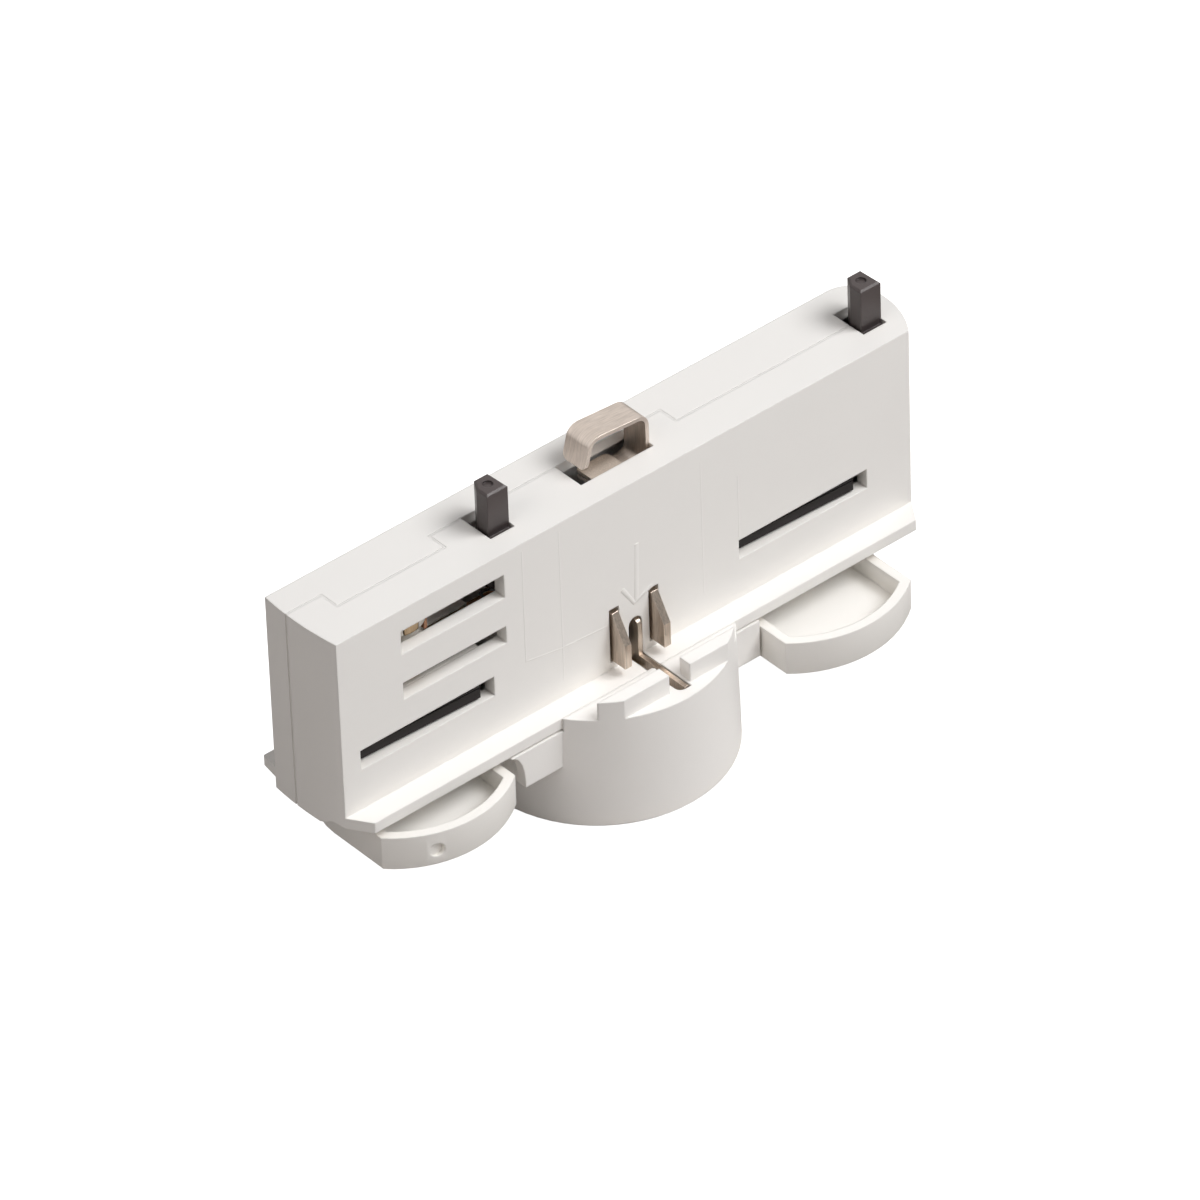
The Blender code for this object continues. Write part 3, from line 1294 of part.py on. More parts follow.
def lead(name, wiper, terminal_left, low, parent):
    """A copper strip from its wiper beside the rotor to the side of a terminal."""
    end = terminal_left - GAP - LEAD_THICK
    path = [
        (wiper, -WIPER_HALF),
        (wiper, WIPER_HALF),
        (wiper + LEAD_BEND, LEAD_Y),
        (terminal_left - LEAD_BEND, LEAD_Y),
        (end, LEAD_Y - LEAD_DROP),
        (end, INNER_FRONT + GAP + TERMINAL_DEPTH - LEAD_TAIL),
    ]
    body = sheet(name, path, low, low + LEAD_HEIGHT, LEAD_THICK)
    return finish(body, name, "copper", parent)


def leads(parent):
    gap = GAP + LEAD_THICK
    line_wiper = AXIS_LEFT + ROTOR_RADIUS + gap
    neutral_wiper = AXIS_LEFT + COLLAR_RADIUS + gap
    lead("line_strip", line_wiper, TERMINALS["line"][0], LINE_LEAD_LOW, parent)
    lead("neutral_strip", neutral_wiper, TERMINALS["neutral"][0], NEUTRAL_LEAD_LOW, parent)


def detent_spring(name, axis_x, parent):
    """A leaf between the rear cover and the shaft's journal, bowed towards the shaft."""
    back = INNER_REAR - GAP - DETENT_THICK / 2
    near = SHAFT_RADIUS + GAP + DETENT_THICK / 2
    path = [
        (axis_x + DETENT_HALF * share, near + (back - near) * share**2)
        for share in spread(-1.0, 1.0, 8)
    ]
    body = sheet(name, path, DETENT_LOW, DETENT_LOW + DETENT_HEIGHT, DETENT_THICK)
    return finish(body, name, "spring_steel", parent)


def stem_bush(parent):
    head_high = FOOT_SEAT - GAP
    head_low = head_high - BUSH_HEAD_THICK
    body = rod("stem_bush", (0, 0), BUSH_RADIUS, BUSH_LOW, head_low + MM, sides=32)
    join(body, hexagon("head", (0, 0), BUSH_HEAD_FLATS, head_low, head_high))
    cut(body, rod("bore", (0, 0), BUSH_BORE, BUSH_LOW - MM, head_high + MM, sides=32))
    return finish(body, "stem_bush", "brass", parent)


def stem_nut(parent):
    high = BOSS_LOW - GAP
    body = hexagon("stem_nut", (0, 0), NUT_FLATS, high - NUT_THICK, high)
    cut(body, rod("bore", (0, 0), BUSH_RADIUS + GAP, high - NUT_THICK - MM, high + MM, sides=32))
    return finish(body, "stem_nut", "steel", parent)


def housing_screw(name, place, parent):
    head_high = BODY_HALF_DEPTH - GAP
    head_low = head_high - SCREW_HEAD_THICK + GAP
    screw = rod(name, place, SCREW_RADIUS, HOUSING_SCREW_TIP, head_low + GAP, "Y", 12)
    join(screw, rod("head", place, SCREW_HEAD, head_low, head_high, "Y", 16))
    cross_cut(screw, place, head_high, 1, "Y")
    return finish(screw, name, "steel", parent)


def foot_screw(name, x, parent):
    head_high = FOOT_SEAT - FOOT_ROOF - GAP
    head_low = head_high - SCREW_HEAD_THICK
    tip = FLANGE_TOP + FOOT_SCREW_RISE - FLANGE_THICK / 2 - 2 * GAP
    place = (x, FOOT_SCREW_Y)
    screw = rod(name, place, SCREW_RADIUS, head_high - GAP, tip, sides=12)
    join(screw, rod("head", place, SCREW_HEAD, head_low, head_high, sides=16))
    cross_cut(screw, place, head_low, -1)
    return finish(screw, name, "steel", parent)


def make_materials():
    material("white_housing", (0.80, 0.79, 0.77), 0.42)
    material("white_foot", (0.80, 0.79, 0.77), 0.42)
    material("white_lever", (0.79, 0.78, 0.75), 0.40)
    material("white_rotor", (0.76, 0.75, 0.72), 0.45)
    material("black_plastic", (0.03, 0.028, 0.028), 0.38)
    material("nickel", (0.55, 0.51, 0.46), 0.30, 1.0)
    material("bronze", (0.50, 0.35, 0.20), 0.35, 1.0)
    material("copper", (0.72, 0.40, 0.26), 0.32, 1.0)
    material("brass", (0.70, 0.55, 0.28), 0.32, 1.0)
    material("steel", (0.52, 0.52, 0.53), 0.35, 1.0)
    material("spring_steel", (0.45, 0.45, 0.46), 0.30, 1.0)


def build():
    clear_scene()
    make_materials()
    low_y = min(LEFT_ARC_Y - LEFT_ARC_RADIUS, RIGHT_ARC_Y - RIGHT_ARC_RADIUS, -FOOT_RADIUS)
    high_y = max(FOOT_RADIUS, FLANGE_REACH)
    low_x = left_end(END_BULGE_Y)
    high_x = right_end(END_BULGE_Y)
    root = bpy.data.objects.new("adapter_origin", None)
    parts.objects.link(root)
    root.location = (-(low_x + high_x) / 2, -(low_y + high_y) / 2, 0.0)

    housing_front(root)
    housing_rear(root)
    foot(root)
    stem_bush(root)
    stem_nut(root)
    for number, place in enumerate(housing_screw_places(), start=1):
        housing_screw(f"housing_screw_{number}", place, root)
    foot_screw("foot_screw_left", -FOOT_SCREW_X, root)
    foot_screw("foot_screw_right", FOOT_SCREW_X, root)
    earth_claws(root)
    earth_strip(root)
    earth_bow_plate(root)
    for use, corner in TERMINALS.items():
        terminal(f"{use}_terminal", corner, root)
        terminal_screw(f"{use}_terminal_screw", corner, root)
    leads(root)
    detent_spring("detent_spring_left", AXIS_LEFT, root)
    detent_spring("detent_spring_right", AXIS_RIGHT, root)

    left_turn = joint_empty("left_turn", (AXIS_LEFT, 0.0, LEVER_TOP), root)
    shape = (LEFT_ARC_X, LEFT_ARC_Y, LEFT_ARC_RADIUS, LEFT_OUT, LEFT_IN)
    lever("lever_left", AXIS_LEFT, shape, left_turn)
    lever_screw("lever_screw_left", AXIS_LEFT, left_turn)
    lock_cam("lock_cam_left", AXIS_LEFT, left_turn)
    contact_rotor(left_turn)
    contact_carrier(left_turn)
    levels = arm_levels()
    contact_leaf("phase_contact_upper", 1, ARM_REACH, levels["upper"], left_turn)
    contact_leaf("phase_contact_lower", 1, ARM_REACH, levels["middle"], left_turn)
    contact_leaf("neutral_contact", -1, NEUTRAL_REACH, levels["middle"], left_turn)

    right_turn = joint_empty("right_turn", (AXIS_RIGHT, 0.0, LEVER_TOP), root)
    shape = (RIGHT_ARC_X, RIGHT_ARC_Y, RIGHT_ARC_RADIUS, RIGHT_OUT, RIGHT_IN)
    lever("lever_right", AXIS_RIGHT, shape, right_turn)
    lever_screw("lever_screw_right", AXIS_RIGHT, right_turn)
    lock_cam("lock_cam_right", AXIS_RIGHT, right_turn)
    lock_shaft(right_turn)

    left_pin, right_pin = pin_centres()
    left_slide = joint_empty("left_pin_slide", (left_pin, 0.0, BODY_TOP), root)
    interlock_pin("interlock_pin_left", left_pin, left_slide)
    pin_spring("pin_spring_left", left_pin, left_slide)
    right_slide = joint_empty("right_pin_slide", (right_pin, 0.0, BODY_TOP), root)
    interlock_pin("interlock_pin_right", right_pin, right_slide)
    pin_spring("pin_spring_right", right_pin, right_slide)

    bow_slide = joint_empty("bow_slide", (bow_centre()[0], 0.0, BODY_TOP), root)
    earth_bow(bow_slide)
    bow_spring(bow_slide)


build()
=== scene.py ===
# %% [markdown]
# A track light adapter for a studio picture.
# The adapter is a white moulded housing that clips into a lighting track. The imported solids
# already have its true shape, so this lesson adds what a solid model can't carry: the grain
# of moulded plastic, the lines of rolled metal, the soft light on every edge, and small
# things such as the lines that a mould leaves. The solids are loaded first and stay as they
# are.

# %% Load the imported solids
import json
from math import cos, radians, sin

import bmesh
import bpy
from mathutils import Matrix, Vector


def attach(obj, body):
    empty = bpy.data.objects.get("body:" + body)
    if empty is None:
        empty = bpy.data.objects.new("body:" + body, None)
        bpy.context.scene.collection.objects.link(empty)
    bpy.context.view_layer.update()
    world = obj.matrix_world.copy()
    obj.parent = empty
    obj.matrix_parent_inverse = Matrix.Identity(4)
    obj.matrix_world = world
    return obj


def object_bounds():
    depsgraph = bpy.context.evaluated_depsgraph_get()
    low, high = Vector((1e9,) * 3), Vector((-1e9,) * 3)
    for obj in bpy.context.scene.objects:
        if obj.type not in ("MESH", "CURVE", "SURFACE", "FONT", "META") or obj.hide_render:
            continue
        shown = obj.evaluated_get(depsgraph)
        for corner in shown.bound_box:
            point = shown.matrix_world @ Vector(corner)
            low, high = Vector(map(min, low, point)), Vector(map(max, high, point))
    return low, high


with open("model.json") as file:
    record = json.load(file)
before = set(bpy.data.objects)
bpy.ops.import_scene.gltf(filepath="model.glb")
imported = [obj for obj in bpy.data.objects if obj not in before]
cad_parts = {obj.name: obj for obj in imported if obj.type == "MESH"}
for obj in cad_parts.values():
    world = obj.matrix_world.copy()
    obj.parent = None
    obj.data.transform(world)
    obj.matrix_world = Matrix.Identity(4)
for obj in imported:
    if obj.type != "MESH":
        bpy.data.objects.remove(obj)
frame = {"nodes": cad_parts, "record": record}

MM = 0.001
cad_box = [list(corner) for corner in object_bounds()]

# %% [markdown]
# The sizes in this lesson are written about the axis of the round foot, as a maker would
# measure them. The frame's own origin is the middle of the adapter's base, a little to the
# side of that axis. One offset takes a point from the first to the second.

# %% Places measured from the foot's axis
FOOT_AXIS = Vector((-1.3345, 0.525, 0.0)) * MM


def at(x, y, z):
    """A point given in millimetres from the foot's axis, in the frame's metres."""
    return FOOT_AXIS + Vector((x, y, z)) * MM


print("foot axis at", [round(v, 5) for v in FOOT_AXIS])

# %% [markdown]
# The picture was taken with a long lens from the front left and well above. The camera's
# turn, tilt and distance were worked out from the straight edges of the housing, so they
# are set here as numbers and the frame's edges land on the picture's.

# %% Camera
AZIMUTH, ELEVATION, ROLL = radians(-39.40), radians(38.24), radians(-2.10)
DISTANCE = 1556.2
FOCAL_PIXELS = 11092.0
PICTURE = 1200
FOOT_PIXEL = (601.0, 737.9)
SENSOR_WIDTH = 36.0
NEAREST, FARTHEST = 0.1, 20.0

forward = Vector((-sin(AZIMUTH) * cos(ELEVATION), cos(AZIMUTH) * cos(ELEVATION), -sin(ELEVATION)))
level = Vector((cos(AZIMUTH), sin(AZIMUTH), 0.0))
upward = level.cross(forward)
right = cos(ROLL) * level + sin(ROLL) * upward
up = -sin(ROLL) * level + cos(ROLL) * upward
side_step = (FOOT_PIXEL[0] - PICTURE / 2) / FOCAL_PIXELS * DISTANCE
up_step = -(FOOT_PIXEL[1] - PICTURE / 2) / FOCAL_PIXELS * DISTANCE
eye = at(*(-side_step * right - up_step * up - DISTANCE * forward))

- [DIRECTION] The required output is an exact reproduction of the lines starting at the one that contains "in imported if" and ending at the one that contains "return FOOT_AXIS + Vector((x, y, z)) * MM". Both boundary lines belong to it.

- [THE OUTPUT]
cad_parts = {obj.name: obj for obj in imported if obj.type == "MESH"}
for obj in cad_parts.values():
    world = obj.matrix_world.copy()
    obj.parent = None
    obj.data.transform(world)
    obj.matrix_world = Matrix.Identity(4)
for obj in imported:
    if obj.type != "MESH":
        bpy.data.objects.remove(obj)
frame = {"nodes": cad_parts, "record": record}

MM = 0.001
cad_box = [list(corner) for corner in object_bounds()]

# %% [markdown]
# The sizes in this lesson are written about the axis of the round foot, as a maker would
# measure them. The frame's own origin is the middle of the adapter's base, a little to the
# side of that axis. One offset takes a point from the first to the second.

# %% Places measured from the foot's axis
FOOT_AXIS = Vector((-1.3345, 0.525, 0.0)) * MM


def at(x, y, z):
    """A point given in millimetres from the foot's axis, in the frame's metres."""
    return FOOT_AXIS + Vector((x, y, z)) * MM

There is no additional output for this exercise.